Return the lines from the line containing "Reconstruct the object in this render as a CAD" through the line containing "arc_free_angle = 27.6" exactly. No other line should appear in the answer.

### Excerpted data ###

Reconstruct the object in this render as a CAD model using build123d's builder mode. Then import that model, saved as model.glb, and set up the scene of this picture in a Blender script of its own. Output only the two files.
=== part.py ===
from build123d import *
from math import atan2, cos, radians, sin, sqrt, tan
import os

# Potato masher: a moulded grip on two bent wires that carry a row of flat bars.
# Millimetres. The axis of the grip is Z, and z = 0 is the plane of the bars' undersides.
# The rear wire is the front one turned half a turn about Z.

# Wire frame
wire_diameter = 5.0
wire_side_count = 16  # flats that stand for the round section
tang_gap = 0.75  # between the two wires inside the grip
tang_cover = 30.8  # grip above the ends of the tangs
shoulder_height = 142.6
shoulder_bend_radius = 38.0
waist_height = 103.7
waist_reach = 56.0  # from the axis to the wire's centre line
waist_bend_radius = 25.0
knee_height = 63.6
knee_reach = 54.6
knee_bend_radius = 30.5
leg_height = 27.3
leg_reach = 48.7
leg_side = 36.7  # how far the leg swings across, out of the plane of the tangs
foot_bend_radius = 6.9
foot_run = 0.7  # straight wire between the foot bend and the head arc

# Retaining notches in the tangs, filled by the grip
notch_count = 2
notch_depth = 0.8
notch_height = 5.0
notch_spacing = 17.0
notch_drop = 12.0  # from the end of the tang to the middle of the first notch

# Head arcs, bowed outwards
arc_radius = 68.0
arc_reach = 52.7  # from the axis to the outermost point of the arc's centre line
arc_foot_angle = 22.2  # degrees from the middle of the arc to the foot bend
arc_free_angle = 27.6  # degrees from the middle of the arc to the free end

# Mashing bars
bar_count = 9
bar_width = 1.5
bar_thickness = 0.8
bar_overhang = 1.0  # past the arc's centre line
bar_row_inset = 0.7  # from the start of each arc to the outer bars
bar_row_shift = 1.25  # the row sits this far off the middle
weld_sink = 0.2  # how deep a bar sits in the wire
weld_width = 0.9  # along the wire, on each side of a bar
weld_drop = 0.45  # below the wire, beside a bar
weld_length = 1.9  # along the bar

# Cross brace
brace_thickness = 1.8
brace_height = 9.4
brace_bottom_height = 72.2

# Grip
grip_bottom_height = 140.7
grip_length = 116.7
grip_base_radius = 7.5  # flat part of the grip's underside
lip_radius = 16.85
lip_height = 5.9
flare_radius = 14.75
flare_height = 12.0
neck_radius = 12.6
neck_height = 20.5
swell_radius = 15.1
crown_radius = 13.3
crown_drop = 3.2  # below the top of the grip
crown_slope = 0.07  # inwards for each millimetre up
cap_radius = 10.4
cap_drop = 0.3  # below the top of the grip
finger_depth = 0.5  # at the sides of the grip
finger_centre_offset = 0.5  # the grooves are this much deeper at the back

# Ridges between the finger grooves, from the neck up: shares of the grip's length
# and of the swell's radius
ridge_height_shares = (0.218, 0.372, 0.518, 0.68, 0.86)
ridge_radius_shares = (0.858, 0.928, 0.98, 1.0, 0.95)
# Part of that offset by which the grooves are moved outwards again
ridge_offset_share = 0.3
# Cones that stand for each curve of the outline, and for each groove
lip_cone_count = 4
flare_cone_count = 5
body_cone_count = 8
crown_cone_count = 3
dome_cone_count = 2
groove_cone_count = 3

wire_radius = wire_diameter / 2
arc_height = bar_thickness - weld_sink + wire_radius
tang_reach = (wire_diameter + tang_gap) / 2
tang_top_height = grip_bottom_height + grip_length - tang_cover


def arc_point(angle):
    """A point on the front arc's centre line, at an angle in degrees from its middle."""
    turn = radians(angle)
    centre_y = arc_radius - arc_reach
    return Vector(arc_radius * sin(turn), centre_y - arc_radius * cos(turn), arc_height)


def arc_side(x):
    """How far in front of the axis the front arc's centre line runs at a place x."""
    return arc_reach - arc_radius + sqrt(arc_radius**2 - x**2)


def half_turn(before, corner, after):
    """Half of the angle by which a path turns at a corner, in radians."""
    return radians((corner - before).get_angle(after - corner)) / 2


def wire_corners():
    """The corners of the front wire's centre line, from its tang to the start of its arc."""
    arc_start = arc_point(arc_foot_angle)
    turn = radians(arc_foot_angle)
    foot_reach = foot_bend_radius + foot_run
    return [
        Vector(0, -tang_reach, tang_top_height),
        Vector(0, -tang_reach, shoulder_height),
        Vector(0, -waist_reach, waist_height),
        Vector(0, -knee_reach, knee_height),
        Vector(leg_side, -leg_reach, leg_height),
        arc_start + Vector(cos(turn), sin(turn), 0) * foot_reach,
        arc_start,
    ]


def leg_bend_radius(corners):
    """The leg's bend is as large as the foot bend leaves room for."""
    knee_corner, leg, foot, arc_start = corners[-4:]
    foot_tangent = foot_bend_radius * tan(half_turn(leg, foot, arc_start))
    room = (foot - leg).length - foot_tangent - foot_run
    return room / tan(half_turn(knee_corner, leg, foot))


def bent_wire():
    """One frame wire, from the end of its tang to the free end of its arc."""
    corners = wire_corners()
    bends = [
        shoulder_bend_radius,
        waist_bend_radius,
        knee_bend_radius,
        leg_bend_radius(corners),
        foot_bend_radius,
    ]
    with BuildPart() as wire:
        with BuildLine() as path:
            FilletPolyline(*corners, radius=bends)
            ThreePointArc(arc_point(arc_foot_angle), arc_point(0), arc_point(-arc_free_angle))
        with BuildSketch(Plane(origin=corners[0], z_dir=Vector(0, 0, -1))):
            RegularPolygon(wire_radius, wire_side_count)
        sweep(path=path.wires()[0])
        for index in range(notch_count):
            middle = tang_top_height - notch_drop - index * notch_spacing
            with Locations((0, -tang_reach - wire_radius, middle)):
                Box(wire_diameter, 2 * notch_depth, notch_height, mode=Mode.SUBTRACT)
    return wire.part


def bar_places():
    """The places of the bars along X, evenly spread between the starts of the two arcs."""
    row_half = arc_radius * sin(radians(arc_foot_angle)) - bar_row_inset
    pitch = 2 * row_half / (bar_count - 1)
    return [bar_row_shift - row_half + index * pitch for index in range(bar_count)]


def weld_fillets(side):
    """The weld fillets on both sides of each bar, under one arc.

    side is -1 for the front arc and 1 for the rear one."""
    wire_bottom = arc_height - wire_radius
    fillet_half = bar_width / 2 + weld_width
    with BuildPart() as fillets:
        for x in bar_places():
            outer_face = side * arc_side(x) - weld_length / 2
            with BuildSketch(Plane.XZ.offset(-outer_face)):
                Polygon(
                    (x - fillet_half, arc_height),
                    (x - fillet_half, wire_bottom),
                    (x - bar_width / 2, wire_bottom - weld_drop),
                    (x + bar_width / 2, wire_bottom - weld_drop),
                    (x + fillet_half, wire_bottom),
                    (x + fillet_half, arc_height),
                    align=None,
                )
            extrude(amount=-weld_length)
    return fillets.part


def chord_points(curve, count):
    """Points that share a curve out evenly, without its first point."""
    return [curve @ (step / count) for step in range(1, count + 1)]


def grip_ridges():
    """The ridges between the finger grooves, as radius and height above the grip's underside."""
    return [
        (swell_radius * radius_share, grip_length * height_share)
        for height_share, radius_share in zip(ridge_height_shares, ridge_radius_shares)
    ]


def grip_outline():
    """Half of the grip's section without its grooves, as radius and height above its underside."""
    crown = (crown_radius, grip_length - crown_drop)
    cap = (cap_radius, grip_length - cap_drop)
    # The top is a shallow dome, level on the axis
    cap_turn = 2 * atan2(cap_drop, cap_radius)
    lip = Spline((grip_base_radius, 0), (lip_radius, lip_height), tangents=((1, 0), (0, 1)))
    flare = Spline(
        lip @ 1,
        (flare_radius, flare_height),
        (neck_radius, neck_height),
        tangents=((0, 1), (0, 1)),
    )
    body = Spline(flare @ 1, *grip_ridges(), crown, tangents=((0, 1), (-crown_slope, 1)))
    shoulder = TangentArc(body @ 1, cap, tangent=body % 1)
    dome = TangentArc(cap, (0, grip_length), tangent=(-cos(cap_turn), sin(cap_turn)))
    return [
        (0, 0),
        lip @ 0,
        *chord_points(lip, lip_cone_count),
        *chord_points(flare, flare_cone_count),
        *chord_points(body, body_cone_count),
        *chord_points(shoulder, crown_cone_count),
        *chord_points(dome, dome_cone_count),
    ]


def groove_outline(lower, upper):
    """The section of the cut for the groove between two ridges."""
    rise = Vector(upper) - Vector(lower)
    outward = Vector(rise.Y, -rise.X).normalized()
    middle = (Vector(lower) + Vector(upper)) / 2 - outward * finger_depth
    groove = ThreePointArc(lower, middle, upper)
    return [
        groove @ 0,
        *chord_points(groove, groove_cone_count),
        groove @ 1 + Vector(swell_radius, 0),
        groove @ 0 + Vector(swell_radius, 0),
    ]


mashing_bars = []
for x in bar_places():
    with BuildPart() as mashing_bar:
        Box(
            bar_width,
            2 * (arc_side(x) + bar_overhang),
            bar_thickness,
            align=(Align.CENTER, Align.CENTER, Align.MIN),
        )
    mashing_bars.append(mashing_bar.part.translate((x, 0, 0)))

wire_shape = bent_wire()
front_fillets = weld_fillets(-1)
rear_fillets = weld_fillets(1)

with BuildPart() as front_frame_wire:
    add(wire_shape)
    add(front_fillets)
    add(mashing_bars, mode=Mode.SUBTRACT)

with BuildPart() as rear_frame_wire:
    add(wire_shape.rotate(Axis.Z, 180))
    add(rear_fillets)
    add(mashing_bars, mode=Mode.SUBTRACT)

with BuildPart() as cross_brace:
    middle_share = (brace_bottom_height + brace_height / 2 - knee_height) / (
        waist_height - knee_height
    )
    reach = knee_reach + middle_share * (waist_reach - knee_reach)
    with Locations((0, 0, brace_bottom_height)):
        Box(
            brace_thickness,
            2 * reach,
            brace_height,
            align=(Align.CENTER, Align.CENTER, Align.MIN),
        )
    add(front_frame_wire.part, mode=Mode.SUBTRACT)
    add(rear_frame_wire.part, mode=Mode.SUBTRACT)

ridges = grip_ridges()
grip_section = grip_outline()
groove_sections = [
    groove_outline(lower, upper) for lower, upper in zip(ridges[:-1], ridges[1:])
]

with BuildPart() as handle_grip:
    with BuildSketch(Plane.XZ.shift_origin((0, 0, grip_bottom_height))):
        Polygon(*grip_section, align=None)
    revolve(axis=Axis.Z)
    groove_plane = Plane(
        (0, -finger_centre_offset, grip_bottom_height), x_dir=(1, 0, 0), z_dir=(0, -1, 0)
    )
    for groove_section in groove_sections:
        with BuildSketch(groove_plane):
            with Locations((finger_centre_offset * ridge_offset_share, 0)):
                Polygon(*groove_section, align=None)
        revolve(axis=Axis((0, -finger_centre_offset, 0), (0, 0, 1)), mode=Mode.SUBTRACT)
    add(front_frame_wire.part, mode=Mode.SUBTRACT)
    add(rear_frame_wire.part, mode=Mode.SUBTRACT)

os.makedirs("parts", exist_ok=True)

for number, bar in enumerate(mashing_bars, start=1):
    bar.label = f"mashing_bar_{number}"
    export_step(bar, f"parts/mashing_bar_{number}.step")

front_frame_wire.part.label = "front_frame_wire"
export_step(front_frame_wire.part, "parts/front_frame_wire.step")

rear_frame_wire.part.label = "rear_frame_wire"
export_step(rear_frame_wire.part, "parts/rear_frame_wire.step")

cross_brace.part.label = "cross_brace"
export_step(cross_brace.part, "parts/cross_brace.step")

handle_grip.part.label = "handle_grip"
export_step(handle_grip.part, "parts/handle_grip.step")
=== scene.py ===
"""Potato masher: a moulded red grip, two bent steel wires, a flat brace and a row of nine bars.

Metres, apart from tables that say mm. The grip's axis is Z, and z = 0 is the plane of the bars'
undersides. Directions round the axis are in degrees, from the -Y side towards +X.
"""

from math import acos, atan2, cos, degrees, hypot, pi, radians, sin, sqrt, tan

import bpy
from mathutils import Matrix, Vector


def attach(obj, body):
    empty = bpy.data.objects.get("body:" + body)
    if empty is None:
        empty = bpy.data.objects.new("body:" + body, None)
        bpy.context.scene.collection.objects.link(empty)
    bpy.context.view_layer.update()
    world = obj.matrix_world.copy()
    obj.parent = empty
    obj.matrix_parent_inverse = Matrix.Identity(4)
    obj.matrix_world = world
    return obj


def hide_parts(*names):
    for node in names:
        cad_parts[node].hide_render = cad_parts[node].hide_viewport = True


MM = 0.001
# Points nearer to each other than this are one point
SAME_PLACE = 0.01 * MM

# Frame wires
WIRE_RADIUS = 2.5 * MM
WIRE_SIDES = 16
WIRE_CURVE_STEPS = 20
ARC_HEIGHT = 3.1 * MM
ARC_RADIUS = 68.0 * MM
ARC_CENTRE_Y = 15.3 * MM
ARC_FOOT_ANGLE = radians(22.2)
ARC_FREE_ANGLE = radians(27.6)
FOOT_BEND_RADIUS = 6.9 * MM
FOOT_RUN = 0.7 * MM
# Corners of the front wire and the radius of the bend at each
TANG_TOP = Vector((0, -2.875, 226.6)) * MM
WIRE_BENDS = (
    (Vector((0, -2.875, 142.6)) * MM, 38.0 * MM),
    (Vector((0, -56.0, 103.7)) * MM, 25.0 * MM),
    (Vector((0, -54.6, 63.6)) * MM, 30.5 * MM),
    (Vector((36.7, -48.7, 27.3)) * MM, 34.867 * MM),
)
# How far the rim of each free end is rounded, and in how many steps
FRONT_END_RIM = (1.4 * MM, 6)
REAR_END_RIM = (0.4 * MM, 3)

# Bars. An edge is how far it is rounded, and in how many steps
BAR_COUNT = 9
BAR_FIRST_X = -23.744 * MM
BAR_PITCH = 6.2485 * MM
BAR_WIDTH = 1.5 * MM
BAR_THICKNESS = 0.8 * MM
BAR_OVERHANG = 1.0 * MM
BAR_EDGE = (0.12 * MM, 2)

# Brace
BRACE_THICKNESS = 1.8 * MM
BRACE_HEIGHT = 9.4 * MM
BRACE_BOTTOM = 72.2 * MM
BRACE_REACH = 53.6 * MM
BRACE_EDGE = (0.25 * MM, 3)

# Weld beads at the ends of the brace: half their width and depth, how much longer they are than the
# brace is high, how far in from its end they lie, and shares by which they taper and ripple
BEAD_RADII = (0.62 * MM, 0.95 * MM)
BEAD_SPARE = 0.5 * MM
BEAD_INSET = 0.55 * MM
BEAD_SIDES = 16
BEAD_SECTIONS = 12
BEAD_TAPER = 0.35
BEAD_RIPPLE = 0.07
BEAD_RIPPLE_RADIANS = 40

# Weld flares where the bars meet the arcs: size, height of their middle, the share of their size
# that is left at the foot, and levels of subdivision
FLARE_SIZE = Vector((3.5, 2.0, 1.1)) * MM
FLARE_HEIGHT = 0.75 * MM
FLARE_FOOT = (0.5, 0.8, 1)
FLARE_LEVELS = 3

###
### Excerpted data ###

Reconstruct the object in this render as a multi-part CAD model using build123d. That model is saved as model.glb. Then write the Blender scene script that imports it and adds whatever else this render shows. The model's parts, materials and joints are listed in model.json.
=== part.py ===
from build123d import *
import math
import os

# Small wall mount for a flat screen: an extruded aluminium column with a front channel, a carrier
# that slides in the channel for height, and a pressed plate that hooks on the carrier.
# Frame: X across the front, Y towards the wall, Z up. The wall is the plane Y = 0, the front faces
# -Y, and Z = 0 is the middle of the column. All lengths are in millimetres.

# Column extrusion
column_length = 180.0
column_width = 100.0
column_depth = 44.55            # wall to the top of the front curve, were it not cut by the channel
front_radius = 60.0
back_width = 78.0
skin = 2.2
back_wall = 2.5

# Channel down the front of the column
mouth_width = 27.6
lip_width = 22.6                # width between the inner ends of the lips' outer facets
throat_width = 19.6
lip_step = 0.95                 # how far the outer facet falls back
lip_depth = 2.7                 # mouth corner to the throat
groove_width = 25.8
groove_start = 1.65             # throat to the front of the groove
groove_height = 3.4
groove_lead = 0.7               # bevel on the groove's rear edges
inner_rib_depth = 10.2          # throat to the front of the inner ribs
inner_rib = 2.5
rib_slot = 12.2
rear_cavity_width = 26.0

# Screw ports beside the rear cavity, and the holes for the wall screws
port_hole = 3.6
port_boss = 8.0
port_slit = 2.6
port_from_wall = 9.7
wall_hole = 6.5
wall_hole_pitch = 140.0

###

- Response to this task -
Reconstruct the object in this render as a CAD model using build123d's builder mode. Then import that model, saved as model.glb, and set up the scene of this picture in a Blender script of its own. Output only the two files.
=== part.py ===
from build123d import *
from math import atan2, cos, radians, sin, sqrt, tan
import os

# Potato masher: a moulded grip on two bent wires that carry a row of flat bars.
# Millimetres. The axis of the grip is Z, and z = 0 is the plane of the bars' undersides.
# The rear wire is the front one turned half a turn about Z.

# Wire frame
wire_diameter = 5.0
wire_side_count = 16  # flats that stand for the round section
tang_gap = 0.75  # between the two wires inside the grip
tang_cover = 30.8  # grip above the ends of the tangs
shoulder_height = 142.6
shoulder_bend_radius = 38.0
waist_height = 103.7
waist_reach = 56.0  # from the axis to the wire's centre line
waist_bend_radius = 25.0
knee_height = 63.6
knee_reach = 54.6
knee_bend_radius = 30.5
leg_height = 27.3
leg_reach = 48.7
leg_side = 36.7  # how far the leg swings across, out of the plane of the tangs
foot_bend_radius = 6.9
foot_run = 0.7  # straight wire between the foot bend and the head arc

# Retaining notches in the tangs, filled by the grip
notch_count = 2
notch_depth = 0.8
notch_height = 5.0
notch_spacing = 17.0
notch_drop = 12.0  # from the end of the tang to the middle of the first notch

# Head arcs, bowed outwards
arc_radius = 68.0
arc_reach = 52.7  # from the axis to the outermost point of the arc's centre line
arc_foot_angle = 22.2  # degrees from the middle of the arc to the foot bend
arc_free_angle = 27.6  # degrees from the middle of the arc to the free end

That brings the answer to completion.